There’s no way around it, we all smell. Our sense of smell is like nature’s built in time machine. One whiff of a particular smell can take us right back to a specific time or place. Or remind us of specific people. The smell of a woodburning stove or campfire reminds me of my Pepere. The smell of sawdust takes me right back to my childhood, hanging out with him in his woodworking shop while he tinkered away.
On May 30th at 4:49am, not quite a month ago, I was blessed to hold the hand of my Memere as she took her last breath and left this world to go to the next.
In my kitchen is a cabinet in the corner. It was a present from Memere’s kids (my Mom and Aunt) on their 35th wedding anniversary. When we moved into our house, she gave it to us. It was the first piece of furniture to be moved in. For the longest time, you could open the cabinet, or one of the drawers, and you could smell Memere. At that time, it was a combination of good perfume and cigarette smoke. It was a pleasant smell actually, and I used to smile when I went in to get my good dishes caught a whiff.
Memere quit smoking a few years ago. At this point, I never really noticed it, but her scent changed. It was there, when you walked into her apartment, when you hugged her or got close to her, when I sniffed something she had given me (a handbag, a scarf, etc.) but it wasn’t anything that I really paid attention to.
Now she’s gone. And I miss her so much. She was 90 years old, and I know that she lived a long, good life, but I still selfishly wish she was still here. I’m not going to stomp my feet and say it’s not fair when there are children dying all over the world, and innocent people dying in acts of war or terror. But it still sucks. Sometimes I think that the longer a person is in this world, the more we miss them when they’re gone, because they have been a part of our lives for so long, that the void they leave is un-fillable.

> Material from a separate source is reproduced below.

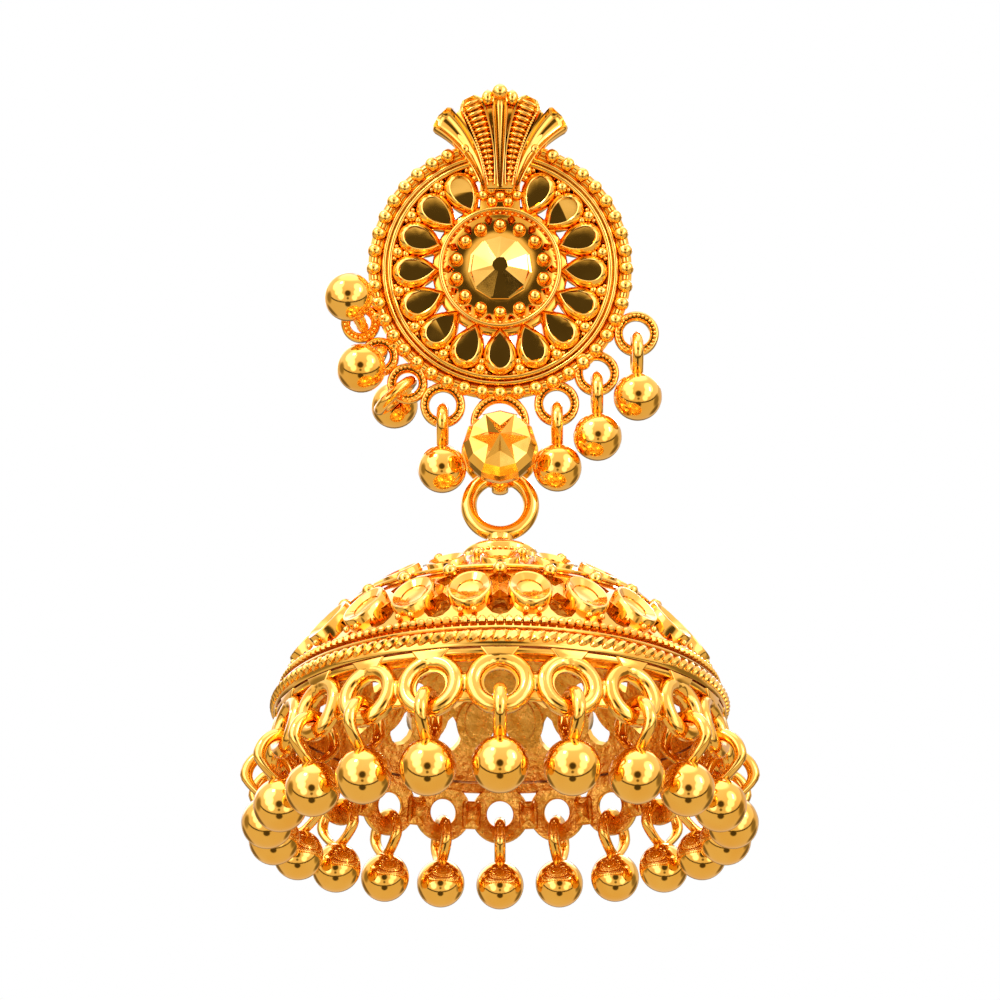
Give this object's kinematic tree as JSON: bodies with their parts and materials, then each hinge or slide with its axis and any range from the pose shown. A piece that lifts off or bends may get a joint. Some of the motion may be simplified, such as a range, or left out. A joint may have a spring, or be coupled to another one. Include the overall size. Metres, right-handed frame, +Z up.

After she passed, the scent that I unconsciously associated with her lingered in her apartment. I don’t even know how to explain it. She rarely wore perfume anymore, it’s not an “old-lady” scent, it’s just a pleasant scent that is her. Sometimes on my lunch in the last few weeks when I knew there wasn’t going to be anyone there, I would go to her apartment on my own. As soon as I walked in the door, the scent was there. I would sit on the couch and cry for a while, but it was almost a soothing feeling. Like she was around me. Even though she wasn’t physically there in the apartment, being there with all her things, with the familiar smells, comforted me and calmed me down.
Today I walked into her apartment again. Almost all of her things are gone. All of the furniture has been moved out and there are just a few things left behind. My mom has been in there cleaning, and when I walked through the door, the first smell to hit my nose was cleaning supplies. Lysol, VIM. Her scent is almost gone from the apartment completely. This made me so sad. Not that the apartment was empty, that her belongings have been handed out to those she loved, but that the scent of her, that had been so prominent in there before – was gone. It was like it hit me (again) that she truly is gone and isn’t coming back.
I have some of her things. A handbag, a couple of scarfs, a chair. All of these things still smell like her, but after today I’m terrified that the scent will fade from these things too. It already has slightly – it’s not as prominent as it was a few weeks ago. I’m so scared that once the scent fades from these things, that it will be gone forever, and that I’ll never ever smell it again. That the one thing that was unique to her will be gone and I’ll never get it back. It’s not like it’s a scent that they bottle and sell, though I wish they did.
Losing someone you love hurts really badly. The more you love someone, the more it hurts. It’s the price you pay for love. But it’s worth it. Every single memory that I cherish tells me – it’s worth it.